I am a complicated person. I over think, over analyze, over plan, and over romanticize. I have been alone for so long, and made enough bad choices, that I don’t always trust myself when it comes to men. I saw things a little differently while I was in Africa, and in spite of the insane heat, there was no mirage. I am a lucky girl to be loved by this man.
Sidebar: I have become a soccer fan and it was rough to have England knocked out of Euro 2012. To be honest I lost interest in the European Championships after England went home, but I’ve been writing about soccer so much lately that I want to take a moment to say Mazel to Spain who beat Italy in the finals. I’m happy for you, but not really. Go England!

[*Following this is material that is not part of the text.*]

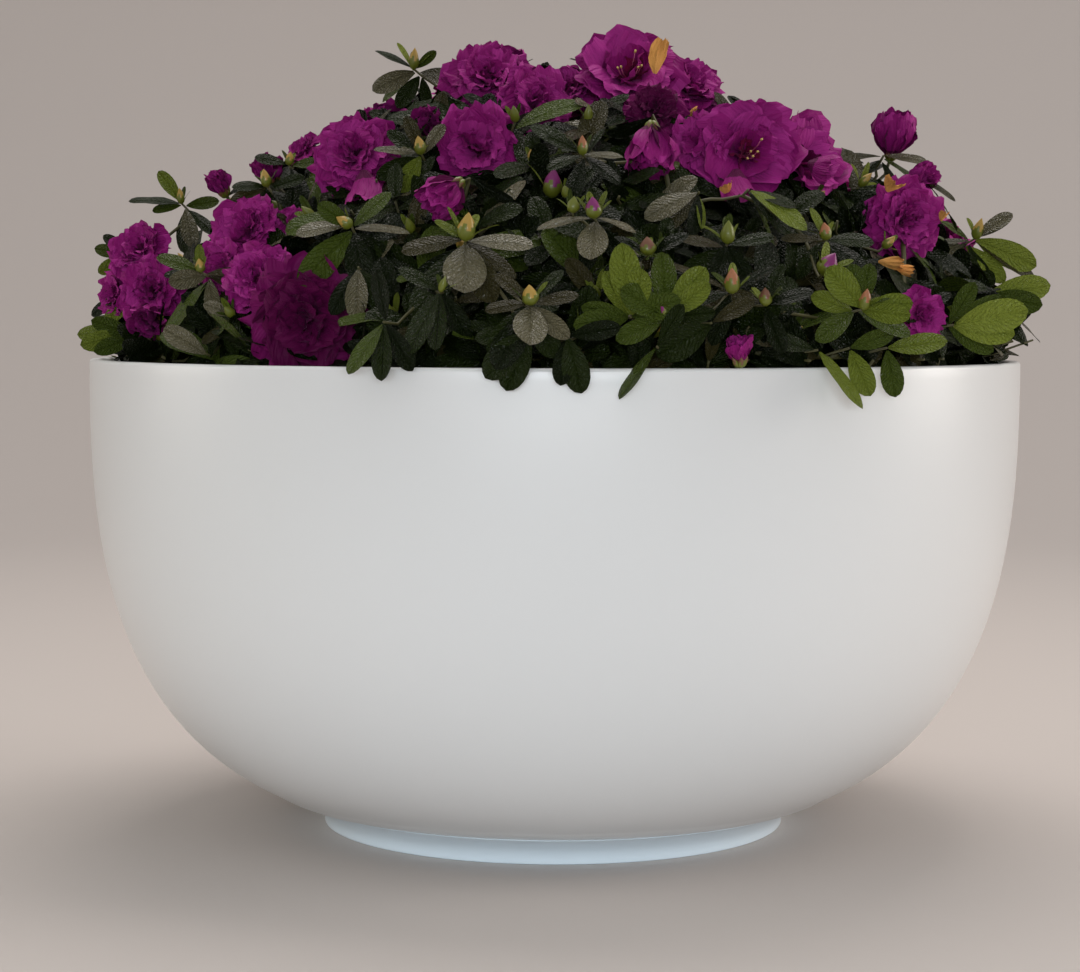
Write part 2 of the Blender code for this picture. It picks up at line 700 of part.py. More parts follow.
class Mass:
    """One mass of foliage, grown twig by twig from the tip of the bough that carries it."""

    def __init__(self, name, spot, bough, hub, space, blocked, surfaces, seed):
        self.name = name
        self.hub = hub
        self.space = space
        self.blocked = blocked
        self.surfaces = surfaces
        self.rng = random.Random(seed)
        self.parts = bpy.data.collections.new(f"{name}_parts")
        bpy.context.scene.collection.children.link(self.parts)
        self.forks = []
        self.pieces = []
        self.shoots = []
        tip, along = bough.tip()
        start = tip + along * GAP
        line = bent_line(start, along, hub, hub - start + Vector((0, 0, 0.02)), 2)
        bm = bmesh.new()
        radii = taper(STEM_RADIUS, TWIG_RADIUS * 1.15, len(line))
        tube(bm, line, radii, 3, along)
        self.stem = object_of(bm, name, surfaces["twig"])
        self.note_forks(line, 0.0, 1)
        self.make_core(spot)

    def make_core(self, spot):
        """The dark dense inside of the mass, a lumpy low dome that twigs stand out of."""
        middle = spot.lerp(self.hub.xy, 0.5)
        top = crown_height(middle.x, middle.y) - CORE_DEPTH
        low = max(self.hub.z - CORE_DROP, BOWL_HEIGHT + CORE_OVER_RIM)
        centre = Vector((middle.x, middle.y, (top + low) / 2))
        for attempt in range(LEAF_TRIES):
            size = 1 - CORE_STEP * attempt
            wide = min(self.space.depth(centre), CORE_REACH) * CORE_FIT * size
            tall = (top - low) / 2 * size
            bm = bmesh.new()
            bmesh.ops.create_uvsphere(bm, u_segments=6, v_segments=4, radius=1.0)
            for vert in bm.verts:
                lump = self.rng.uniform(CORE_LUMPS, 1.0)
                x, y, z = vert.co
                vert.co = centre + Vector((x * wide, y * wide, z * tall)) * lump
            if self.grown(bm, "core"):
                return

    def note_forks(self, line, travelled, first):
        """Keeps the places along a new twig from which later twigs may leave."""
        for k in range(first, len(line)):
            step = line[k] - line[k - 1]
            travelled += step.length
            self.forks.append((line[k], step.normalized(), travelled))

    def grown(self, bm, kind, near=(), spares=()):
        """Keeps this shape if it stays in the mass's space, touches no limb, and meets
        nothing grown before it but its own twig, in near, and the kinds in spares."""
        tree = BVHTree.FromBMesh(bm)
        others = [t for k, t in self.pieces if k not in spares and t not in near]
        fits = self.space.holds([v.co for v in bm.verts])
        if not fits or any(tree.overlap(other) for other in (self.blocked, *others)):
            bm.free()
            return None
        object_of(bm, f"{self.name}_{kind}", self.surfaces[kind], self.parts)
        self.pieces.append((kind, tree))
        return tree

    def twig_to(self, tip, facing):
        """Grows a twig to the tip from the fork that reaches it with least wood."""
        ahead = [f for f in self.forks if (tip - f[0]).length > SHORTEST_TWIG]
        ahead.sort(key=lambda f: (tip - f[0]).length + FORK_THRIFT * f[2])
        for start, along, travelled in ahead[:FORK_TRIES]:
            leave = along + (tip - start).normalized() * TIP_LEAVE
            line = bent_line(start, leave, tip, facing, TWIG_STEPS)
            bm = bmesh.new()
            tube(bm, line, taper(TWIG_RADIUS, TWIG_TIP_RADIUS, len(line)), 3)
            tree = self.grown(bm, "twig", spares=("twig", "core"))
            if tree:
                self.note_forks(line[:-1], travelled, 1)
                return Shoot(line, tree)
        return None

    def bloom_shoot(self, middle, facing, diameter, spares=()):
        """A shoot that ends in a bloom, or where that has no room a leafy one."""
        middle = self.space.nudged(middle, diameter * BLOOM_MARGIN)
        shoot = self.twig_to(middle - facing * diameter * BLOOM_SEAT, facing)
        if shoot:
            shape = bloom(middle, facing, diameter)
            shoot.blooms = self.grown(shape, "petal", [shoot.twig], spares)
            self.shoots.append(shoot)
        return shoot

    def leafy_shoot(self, tip, facing):
        shoot = self.twig_to(self.space.nudged(tip, BUD_WIDTH), facing)
        if shoot:
            self.shoots.append(shoot)
        return shoot

    def leaf_out(self):
        """Buds on the leafy shoots, then leaves down every shoot."""
        for shoot in self.shoots:
            if not shoot.blooms and self.rng.random() < BUD_SHARE:
                tip, facing = back_along(shoot.line, 0)
                shoot.bud = self.grown(bud(tip, facing), "bud", [shoot.twig])
        for shoot in self.shoots:
            first = BLOOM_COLLAR if shoot.blooms else LEAF_SPACING
            count = COLLAR_LEAVES if shoot.blooms else WHORL_LEAVES
            turn = self.rng.uniform(0, math.tau)
            for k in range(count):
                self.set_leaf(shoot, first + k * LEAF_SPACING, turn + k * GOLDEN_ANGLE)

    def set_leaf(self, shoot, down, turn):
        """One leaf of a shoot, turned on and drawn in each time that it has no room."""
        node, facing = back_along(shoot.line, down)
        across = facing.orthogonal().normalized()
        length = LEAF_LENGTH * self.rng.uniform(*LEAF_SIZES)
        width = LEAF_WIDTH * self.rng.uniform(*LEAF_SIZES)
        highest = LEAF_RISE[0] if shoot.blooms else LEAF_RISE[1]
        for attempt in range(LEAF_TRIES):
            spin = turn + attempt * LEAF_TURN
            out = Matrix.Rotation(spin, 3, facing) @ across
            rise = math.radians(self.rng.uniform(LEAF_RISE[0], highest))
            along = out * math.cos(rise) + facing * math.sin(rise)
            face = facing * math.cos(rise) - out * math.sin(rise)
            drawn_in = 1 - LEAF_STEP * attempt
            root = node - along * LEAF_SINK
            blade = leaf(root, along, face, length * drawn_in, width * drawn_in)
            if self.grown(blade, "leaf", [shoot.twig, shoot.bud]):
                return

    def fuse(self):
        """Joins everything into one closed body, and drops what came loose."""
        for solver in ("EXACT", "MANIFOLD"):
            joined = self.joined_by(solver)
            bm = largest_body(joined)
            if bm:
                break
        for obj in list(self.parts.objects):
            bpy.data.objects.remove(obj, do_unlink=True)
        bpy.data.collections.remove(self.parts)
        if not bm:
            raise ValueError(f"{self.name} doesn't fuse")
        bm.to_mesh(joined)
        bm.free()
        self.stem.data = joined

    def joined_by(self, solver):
        join = self.stem.modifiers.new("join", "BOOLEAN")
        join.operation = "UNION"
        join.operand_type = "COLLECTION"
        join.collection = self.parts
        join.solver = solver
        graph = bpy.context.evaluated_depsgraph_get()
        joined = bpy.data.meshes.new_from_object(self.stem.evaluated_get(graph))
        self.stem.modifiers.remove(join)
        return joined


def islands(bm):
    """The mesh's faces, in groups that hang together."""
    left = set(bm.faces)
    groups = []
    while left:
        start = left.pop()
        group, edge = [start], [start]
        while edge:
            for e in edge.pop().edges:
                for face in e.link_faces:
                    if face in left:
                        left.remove(face)
                        group.append(face)
                        edge.append(face)
        groups.append(group)
    return groups


def volume_of(faces):
    total = 0.0
    for face in faces:
        corners = [v.co for v in face.verts]
        for b, c in zip(corners[1:], corners[2:]):
            total += corners[0].dot(b.cross(c)) / 6
    return total


def closed(bm):
    return all(len(edge.link_faces) == 2 for edge in bm.edges)


def largest_body(mesh):
    """The largest closed body of a mesh, or None where a seam of it stands open."""
    bm = bmesh.new()
    bm.from_mesh(mesh)
    bmesh.ops.remove_doubles(bm, verts=bm.verts, dist=1e-7)
    groups = sorted(islands(bm), key=volume_of)
    loose = [face for group in groups[:-1] for face in group]
    bmesh.ops.delete(bm, geom=loose, context="FACES")
    if closed(bm) and volume_of(bm.faces) > 0:
        return bm
    bm.free()
    return None


# --- Crown -------------------------------------------------------------------------------


def shoots():
    """Places (x, y) over the mound, even however many are taken."""
    for k in range(1, TIPS + 1):
        out = TIP_REACH * math.sqrt(k * EVEN_STEPS[0] % 1.0)
        angle = math.tau * (k * EVEN_STEPS[1] % 1.0)
        x = CROWN_MIDDLE.x + CROWN_HALF_WIDTH * out * math.cos(angle)
        y = CROWN_MIDDLE.y + CROWN_HALF_DEPTH * out * math.sin(angle)
        yield x, y


def crowded(point, taken):
    return any((point - other).length < reach for other, reach in taken)


def facing_at(point):
    """The way a shoot at this point grows: out of the mound, and somewhat upwards."""
    out = Vector((point.x - CROWN_MIDDLE.x, point.y - CROWN_MIDDLE.y, 0))
    return (crown_normal(point.x, point.y) + out.normalized() * OUTWARD_LEAN).normalized()


def make_crown(places, boughs, surfaces):
    """All the masses: the listed blooms and sprigs first, then shoots by the rule."""
    blocked = obstacles(boughs)
    rng = random.Random(11)
    masses = {}
    for order, (name, spot) in enumerate(places.items()):
        others = [other for key, other in places.items() if key != name]
        space = Space(spot, others)
        hub = hub_of(spot)
        masses[name] = Mass(
            name, spot, boughs[name], hub, space, blocked, surfaces, 40 + order
        )

    def owner(point):
        return min(places, key=lambda name: (places[name] - point.xy).length)

    taken = []
    for place, diameter in SHOW_BLOOMS:
        middle = Vector(place)
        facing = (facing_at(middle) + SHOW_TILT).normalized()
        mass = masses[owner(middle)]
        if mass.bloom_shoot(middle, facing, diameter, ("petal", "twig", "core")):
            taken.append((middle, diameter * BLOOM_ROOM))
    for place, way in SHOW_SPRIGS:
        tip = Vector(place)
        if masses[owner(tip)].leafy_shoot(tip, Vector(way).normalized()):
            taken.append((tip, TIP_SPACING))
    for x, y in shoots():
        deep = rng.uniform(*TIP_DEPTHS)
        point = Vector((x, y, crown_height(x, y) - deep))
        blooms = rng.random() < BLOOM_SHARE and y > BLOOMS_FROM
        diameter = BLOOM_DIAMETER * rng.uniform(*BLOOM_SIZES)
        if crowded(point, taken):
            continue
        mass = masses[owner(point)]
        facing = facing_at(point)
        if blooms:
            grown = mass.bloom_shoot(point, facing, diameter)
        else:
            grown = mass.leafy_shoot(point, facing)
        if grown:
            taken.append((point, TIP_SPACING))
    for mass in masses.values():
        mass.leaf_out()
        mass.fuse()


def main():
    clear_scene()
    bark = material("bark", BARK, 0.85)
    surfaces = {
        "twig": bark,
        "core": material("core", CORE_GREEN, 0.7),
        "leaf": material("leaf", LEAF_GREEN, 0.4),
        "petal": material("petal", PETAL, 0.55),
        "bud": material("bud", BUD_GREEN, 0.45),
    }
    make_foot(material("foot", WHITE_FOOT, 0.3))
    make_bowl(material("bowl", WHITE, 0.25))
    make_soil(material("soil", EARTH, 0.95))
    make_trunk(bark)
    places = mass_places()
    boughs = make_boughs(places, bark)
    make_crown(places, boughs, surfaces)


main()
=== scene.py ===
"""The looks of an azalea in full bloom and its wide white bowl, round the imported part.

Metres, in the part's own frame. The bowl, its foot and the soil are made again as fine
turned meshes. The trunk and the boughs follow the same lines as the solids do. From them
grow twigs, leaves, blooms and buds, by the rule that the solids' masses follow, on the
same mound and in the same spaces, only closer together and finer. The blooms and sprigs
that the crown shows from its front are listed in tables, each with its place and way.
"""

import math
import random

import bpy
import numpy as np
from mathutils import Matrix, Vector, noise


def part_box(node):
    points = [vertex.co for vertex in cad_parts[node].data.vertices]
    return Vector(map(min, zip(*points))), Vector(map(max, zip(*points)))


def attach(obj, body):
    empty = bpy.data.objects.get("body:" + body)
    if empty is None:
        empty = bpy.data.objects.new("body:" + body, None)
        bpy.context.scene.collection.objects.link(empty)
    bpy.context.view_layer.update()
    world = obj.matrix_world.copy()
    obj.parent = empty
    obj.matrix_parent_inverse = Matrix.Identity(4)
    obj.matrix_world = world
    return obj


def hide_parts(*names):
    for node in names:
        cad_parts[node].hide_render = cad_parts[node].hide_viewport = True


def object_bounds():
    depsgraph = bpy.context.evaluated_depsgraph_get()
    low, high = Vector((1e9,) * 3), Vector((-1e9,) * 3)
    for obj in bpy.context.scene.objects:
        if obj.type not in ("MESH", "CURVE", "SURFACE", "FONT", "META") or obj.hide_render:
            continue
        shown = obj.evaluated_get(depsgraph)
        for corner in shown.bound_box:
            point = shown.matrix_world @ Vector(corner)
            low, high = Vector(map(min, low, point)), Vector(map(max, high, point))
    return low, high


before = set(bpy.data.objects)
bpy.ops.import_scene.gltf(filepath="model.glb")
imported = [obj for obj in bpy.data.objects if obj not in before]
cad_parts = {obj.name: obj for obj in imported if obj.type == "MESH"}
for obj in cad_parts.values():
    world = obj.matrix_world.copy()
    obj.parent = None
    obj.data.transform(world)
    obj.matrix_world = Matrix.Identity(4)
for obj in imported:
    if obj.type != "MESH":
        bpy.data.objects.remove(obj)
cad_box = [list(corner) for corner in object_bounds()]

# --- Sizes -------------------------------------------------------------------------------

GAP = 0.0003
BOWL_RADIUS, _, BOWL_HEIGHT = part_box("bowl")[1]
BOWL_POLE = 0.0013
BOWL_FULLNESS = 2.795
BOWL_ROUNDING = 3.273
BOWL_WALL = 0.007
RIM_SHY = 0.012  # how far inside the rim the rule's own leaves stay
RIM_SKIM = 0.003  # how close over the rim a listed leaf may lie
RIM_ROUND = 0.0022
BAND_TOP = 0.0272  # height of the crease over the band round the foot's head
BAND_PROUD = 0.0009
BAND_STEPS, BOWL_STEPS, FOOT_STEPS, ARC_STEPS = 8, 70, 18, 6
FOOT_FLARE, _, FOOT_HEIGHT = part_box("foot_ring")[1]
FOOT_RADIUS = 0.153
FOOT_EDGE = 0.0009
FOOT_CURVE = 2.6
TURNED_SIDES = 200
AXIS_HOLE = 0.001
SOIL_TOP = BOWL_HEIGHT - 0.025
SOIL_CROWN = 0.004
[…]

I was so happy to be with my Englishman that I agreed to see a movie of his choosing. Important to note that when I let him pick the movie it was 112° outside and I was thrilled to escape the heat. In an attempt to be a good girlfriend, I went to see the Seth MacFarlane movie Ted. I’m not a huge fan of his work, but I went and I must tell you it was really funny.
To be clear, it was raunchy, perverted, dirty and crude, but it was also really funny, and I enjoyed it. There are a lot of offensive jokes, but if you are a woman who is able to channel your inner teenage boy, you will love it. If you are a man, there is no channeling required because you will think it’s hilarious. It’s a guy’s movie with just enough humor to keep girls interested.
I had a wonderful weekend and as I sit here and write about it I am smiling. I am happy to be back in the civilized temperature of 75°, happy to be home with my son, happy to have a short workweek, and happy to know that being alone with my Englishman gives new meaning to being alone. I am out of Africa, back to reality, and blessed to be keeping the faith.